The Blogger and WordPress configurations I had been using included the
year and month in the URL to a post, but not the day. Tinkerer, and
especially the RSS feed generator plugin for Tinkerer, want the URLs
to include the day of the month as well. I made a list of all of the
HTML files and passed it through sed to generate the Apache
redirect rules to put in a .htaccess file at the root of the site.

At this point I had all of the existing content building, so the next
step was to make the output look the way I wanted by updating the
theme.

Creating a Theme

I experimented with a few of the standard themes, but decided that
none quite fit what I wanted. Everyone has a theme based on Bootstrap,
so I didn’t want to use one of those. I did want something that would
work scale to different sizes of screens, though, so I started with
the boilerplate theme from Tinkerer, but modified it heavily using the
Pure CSS tools from Yahoo to provide the layout I wanted.

Next, I spent some time looking for color schemes on colrd.com,
until I found some that I liked. I learned about font-awesome (used
in Bootstrap) and the WebSymbolsRegular font included with
Tinkerer’s themes – both useful for including icons in responsive
designs. I’m no CSS expert, but with this combination of tools I was
able to create a theme that I liked, that looked good with the content
I have and expect to add, and that worked on mobile devices.
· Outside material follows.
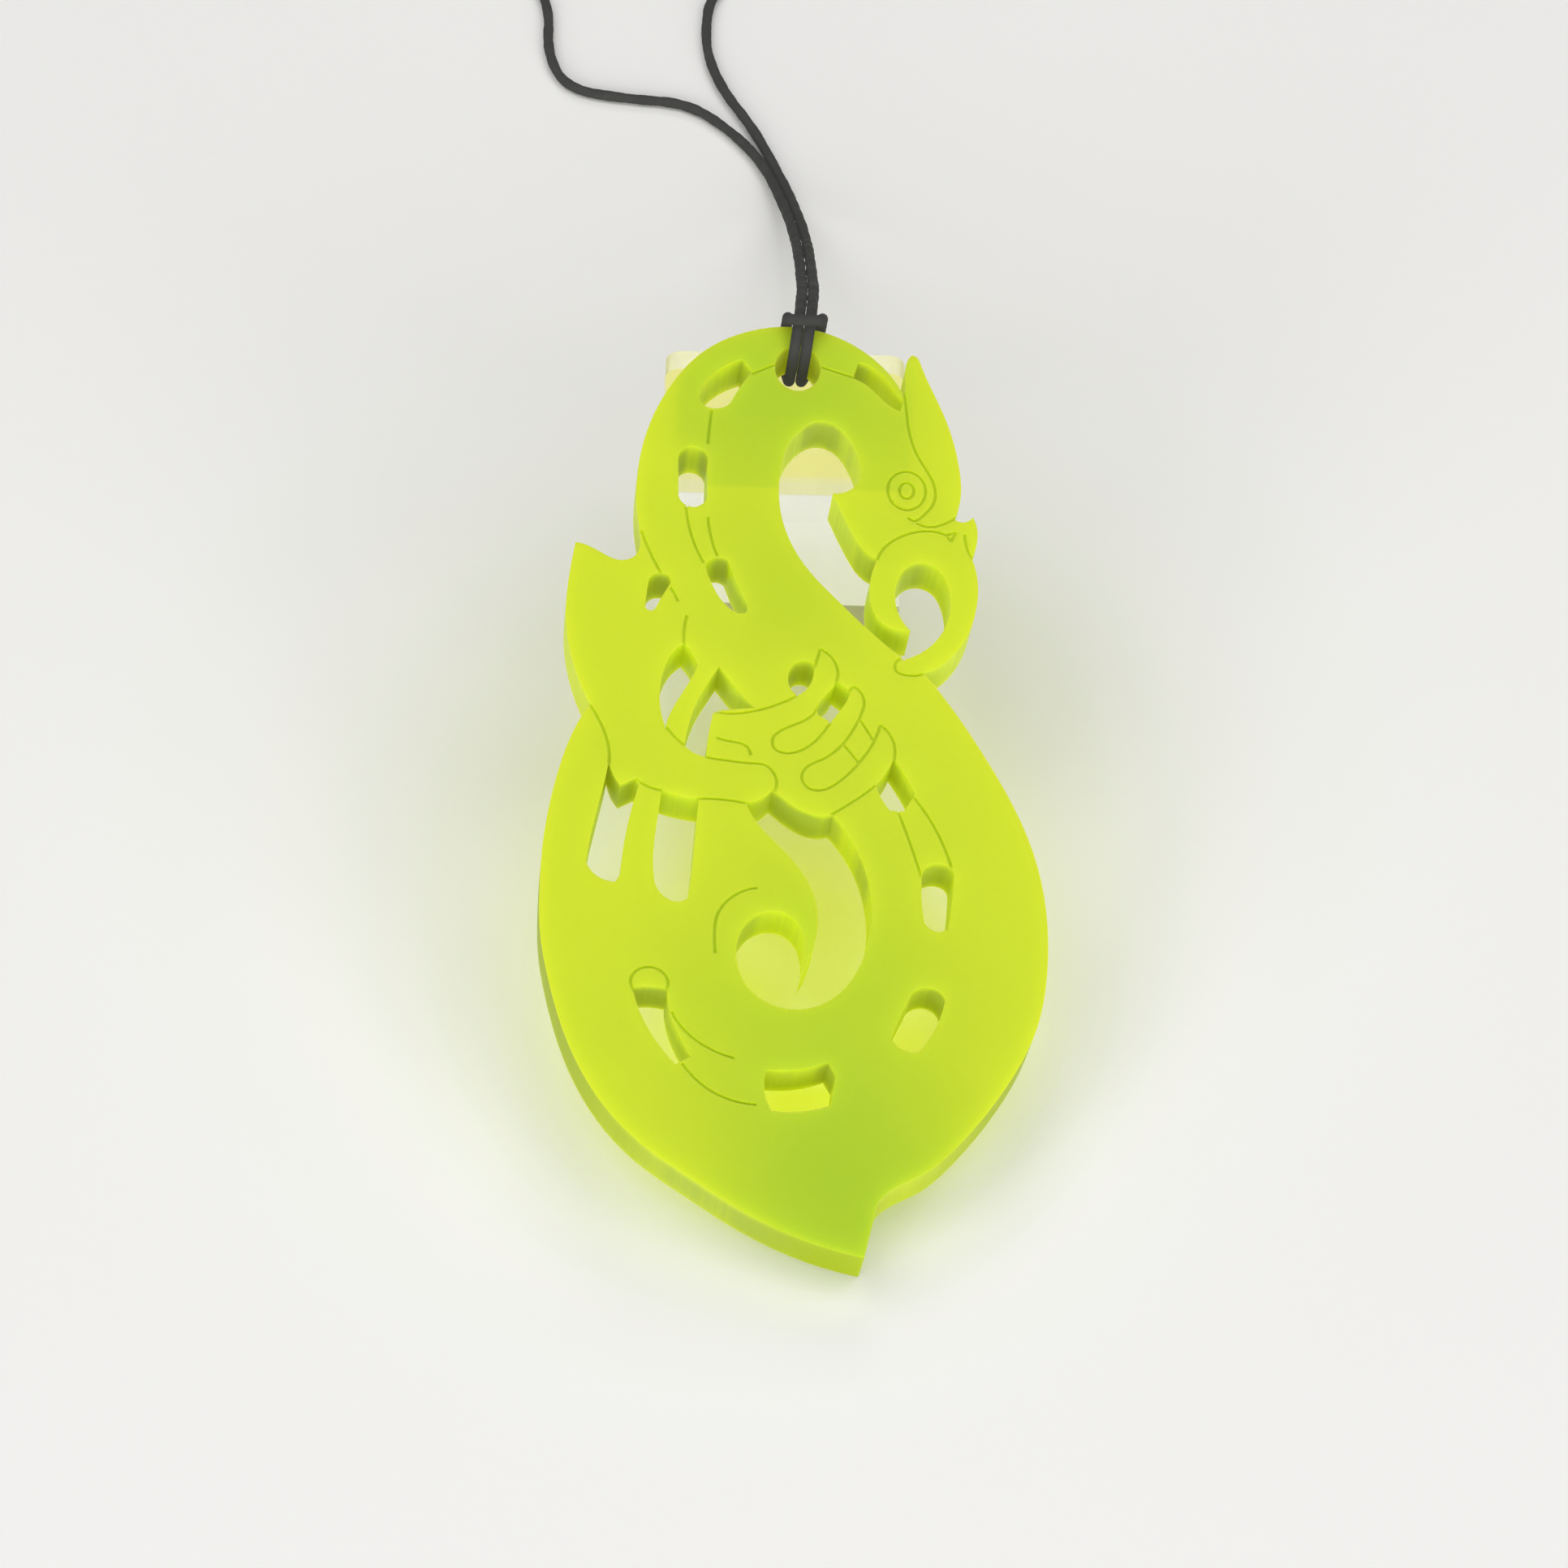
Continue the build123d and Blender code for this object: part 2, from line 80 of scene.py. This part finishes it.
class Shader:  # a node tree and the surface that it feeds
    def __init__(self, material, surface="Principled BSDF"):
        self.material = material
        self.material.use_nodes = True
        self.tree = self.material.node_tree
        self.surface = self.tree.nodes[surface]

    def add(self, kind, settings=None, inputs=None, output=0):
        node = self.tree.nodes.new("ShaderNode" + kind)
        for name, value in (settings or {}).items():
            setattr(node, name, value)
        for name, value in (inputs or {}).items():
            self.feed(node.inputs[name], value)
        return Wire(self, node.outputs[output])

    def feed(self, socket, value):
        if isinstance(value, Wire):
            self.tree.links.new(value.socket, socket)
        else:
            socket.default_value = value

    def set(self, **values):  # the surface's own sockets, by name
        for name, value in values.items():
            self.feed(self.surface.inputs[name.replace("_", " ")], value)

    def place(self):
        return self.add("TexCoord", output="Object")

    def noise(self, scale, detail, where=None, rough=0.5):
        return self.add("TexNoise", {}, {"Vector": where or self.place(), "Scale": scale,
                                         "Detail": detail, "Roughness": rough}, "Fac")

    def blend(self, mask, first, second):  # colours by a mask
        return self.add("Mix", {"data_type": "RGBA"}, {0: mask, 6: first, 7: second}, 2)

    def bump(self, height, distance, strength):
        return self.add("Bump", {}, {"Height": height, "Distance": distance,
                                     "Strength": strength}, "Normal")


view = {
    "from": (-0.74, -299.43, 373.45),
    "at": (-0.74, -3.11, 20.31),
    "lens": 111.8,
    "sensor": 36.0,
    "near": 10.0,
    "far": 10000.0,
}


def makeCamera():
    camera = bpy.data.objects.new("camera", bpy.data.cameras.new("camera"))
    camera.data.lens, camera.data.sensor_width = view["lens"], view["sensor"]
    camera.data.clip_start, camera.data.clip_end = view["near"] * mm, view["far"] * mm
    place, aim = Vector(view["from"]) * mm, Vector(view["at"]) * mm
    camera.location = place
    camera.rotation_euler = (aim - place).to_track_quat("-Z", "Y").to_euler()
    bpy.context.scene.collection.objects.link(camera)
    bpy.context.scene.camera = camera
    print("camera set")


makeCamera()


cordLook = {
    "diameter": 1.1,
    "length": 383.3,
    "sides": 24,
    "rings": 36,               # between two points of the route
    "lump": 0.07,              # slow swelling, share of the radius
    "lift": 0.4,               # raises the swelling, which runs from -1 to 1
    "shortWave": (0.6, 1.7),   # share of the swelling, radians per mm
    "stray": (2, 0.31),        # radians by which the short wave strays, radians per mm
    "longWave": (0.4, 0.57),
    "plait": 0.035,            # height of the plait, share of the radius
    "strands": 4,              # each way round
    "turn": 5.2,               # length in which a strand goes once round
}
cordRoute = [
    (0.92, 47.19, 34.09), (1.13, 53.3, 30.59), (1.1, 62.65, 21.97), (0.81, 77.72, 12.18),
    (0.01, 89.89, 4.9), (-1.37, 98.43, 1.29), (-3.18, 104.24, 0.59), (-6.59, 109.32, 0.59),
    (-11.58, 114.04, 0.59), (-18.39, 114.77, 0.59), (-25.41, 116.41, 0.59),
    (-27.87, 122.58, 0.59), (-27.73, 130.75, 0.59), (-31.2, 138.74, 0.59),
    (-39.17, 144.19, 0.59), (-44.31, 152.91, 0.59), (-45.11, 163.26, 0.59),
    (-41.77, 172.7, 0.59), (-32.8, 178.88, 0.59), (-18.61, 181.6, 1.7), (-0.58, 181.42, 1.7),
    (13.18, 178.33, 0.59), (23.39, 171.43, 0.59), (27.01, 161.08, 0.59),
    (24.98, 150.36, 0.59), (17.01, 143.28, 0.59), (6.23, 140.74, 0.59),
    (-3.98, 138.74, 0.59), (-9.19, 132.75, 0.59), (-9.77, 126.76, 0.59),
    (-9.41, 121.67, 0.59), (-7.6, 116.04, 0.59), (-4.42, 110.23, 0.59),
    (-2.04, 104.24, 0.59), (-0.23, 98.43, 1.29), (1.15, 89.89, 4.9), (1.95, 77.72, 12.18),
    (2.24, 62.65, 21.97), (2.27, 53.33, 30.5), (2.06, 47.22, 34.0),
]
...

Not
everything was perfect, though.

Negatives

There were a few aspects of Tinkerer’s default behaviors that I didn’t
like. First, extensions aren’t really installed so much as “vendored”
into your site’s code tree. That means I won’t have problems if new
version of an extension I use is released with a change that isn’t
backwards-compatible, but it also means if there are bug fixes I will
have to handle the update myself without tools like pip.
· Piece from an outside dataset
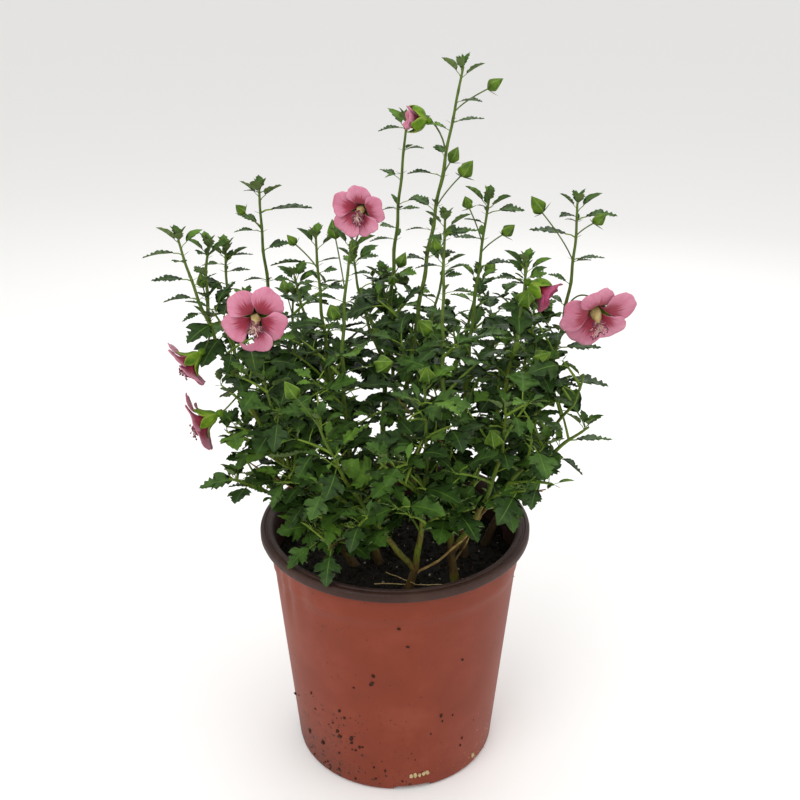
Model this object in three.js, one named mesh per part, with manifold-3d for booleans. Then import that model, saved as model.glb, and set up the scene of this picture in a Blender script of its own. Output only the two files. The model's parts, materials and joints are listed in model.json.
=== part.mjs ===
// A potted cape mallow in bloom: slender shoots rise from the soil of a round nursery pot and
// carry three-lobed leaves, pointed buds and pink five-petalled flowers.
// Millimetres, +Z up, +X to the plant's right. The origin is the centre of the pot's underside.
import * as THREE from 'three';
import { mergeVertices } from 'three/addons/utils/BufferGeometryUtils.js';
import Module from 'manifold-3d';

const wasm = await Module();
wasm.setup();

const clearance = 0.3; // gap between pieces that meet
const finestEdge = 0.1; // shorter edges are merged
const goldenAngle = THREE.MathUtils.degToRad(137.5); // turn from one leaf to the next
const up = new THREE.Vector3(0, 0, 1);

const pot = {
  height: 162,
  rimRadius: 85,
  rimHeight: 5.6,
  neckRadius: 78,
  shoulderDrop: 20, // from the rim's underside down to the faint step
  shoulderStep: 0.8,
  baseRadius: 65.8,
  wall: 1.4,
  floor: 2,
  facets: 40,
  holes: { count: 6, radius: 6, ring: 42 },
  notches: { count: 4, width: 24, height: 3.6, depth: 9, firstAngle: -80 },
};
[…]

By default Tinkerer disables the per-heading permalink feature of
Sphinx, and I wanted that left on. Enabling it introduced ugly links
to my RSS feed (probably why it is turned off in the first place), so
I had to make some changes to the RSS feed generation code. I made
some other changes to allow me to limit the number of entries in the
feeds, to save build time and to save consumers of the content from
downloading the entire site over and over. I will be contributing
those changes upstream, soon.

The documentation for the extensions in the tinkerer-contrib
repository is … sparse. Most of the extensions have a README file,
but if I did not understand Sphinx I’m not sure I would have known
what to do with most of them. I was able to make the tag-specific RSS
feed extension work, so that took care of one of my important
requirements.

My site built cleanly with Python 3 the first time I tried.

Python 3.3

I still use Python 2 by default for a lot of things, but I am trying
to make more of an effort to consider Python 3 as well. I have several
libraries that work with both, now, and we are continuing the slow
process of porting libraries used in OpenStack as well. I decided to
go ahead and set up this blog to run with Python 3, so after I had
everything working correctly with Python 2, I built a new virtualenv
using Python 3.3 and installed all of the dependencies. My site built
cleanly with Python 3 the first time I tried. The only problems were
with the old Google sitemap generator script I have been using for
years with PyMOTW.com. I will run that script with Python 2 until I
have time to convert it.

Deploying

I used to use a Mercurial, and then Git, repository with a hook script
to update the old version of my static content. For PyMOTW.com I
simply rsync the content, although I do check the built version of
that site into version control (to make it easier for me to discover
changes in the output format). To keep things simple for now I am
running rsync from the same Makefile I use to control the rest of
the commands to build the site.

Conclusions

There is no clear winner among the available tools for every
situation. I chose something based on Sphinx because I am comfortable
with how that rendering system already works. For someone without that
experience, Pelican may be a better option. For people who don’t like
reStructuredText, hyde or mynt may be more appealing – especially for
a new site, without existing content to be imported. But I’m happy
with Tinkerer, and I’m confident that I can smooth out any rough spots
if I need to.